To Sean– I miss ya buddy. Anisotropy was not the first blog to pass on to that great blog in the sky, but it’s the one I miss the most. Sean, wherever you are, keep on truckin.

The Dude: Walter, I love you, but sooner or later, you’re going to have to realize the fact that you’re a god damn moron.

This one goes to Phil Hellmuth. Nuff said.

Walter Sobchak: Now that is just ridiculous, Dude. Nobody is going to cut your dick off.

This quote goes to a $5-10 6 max hand I played tonight. Grubby say: “It sucks when a maniac gets a real hand”. I’ll leave out the gory details, but with three jacks on the board, my pocket tens went down in flames to maniac’s AJ.

The Dude: Your money is being held by a kid named Larry Sellers.
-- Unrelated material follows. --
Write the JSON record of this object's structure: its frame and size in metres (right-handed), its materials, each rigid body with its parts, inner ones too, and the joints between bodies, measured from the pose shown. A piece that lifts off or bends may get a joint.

Real fucking brat, but I’m sure your goons can get it off him. I mean, he’s fifteen.

Don’t cold call the raises of the fish with marginal hands. Yeah you can outplay them after the flop, but there are 8 other players at the table who won’t be loosening up as much as you. As the example above illustrates, sometimes they actually have a real hand.

The Stranger: The Dude abides. I don’t know about you but I take comfort in that. It’s good knowin’ he’s out there. The Dude. Takin’ ‘er easy for all us sinners. Shoosh. I sure hope he makes the finals.

The final quote relates to the zen of poker. When you’re playing low limit poker well, you’re not focusing on tells, calculating pot odds, or putting players on hands. The game just comes to you. You feel it, you KNOW everything that’s going on without calculation. You look at your stack after a while and see that you’ve doubled your buy in. There is such a thing as “trying too hard”. Relax, and let the game come to you.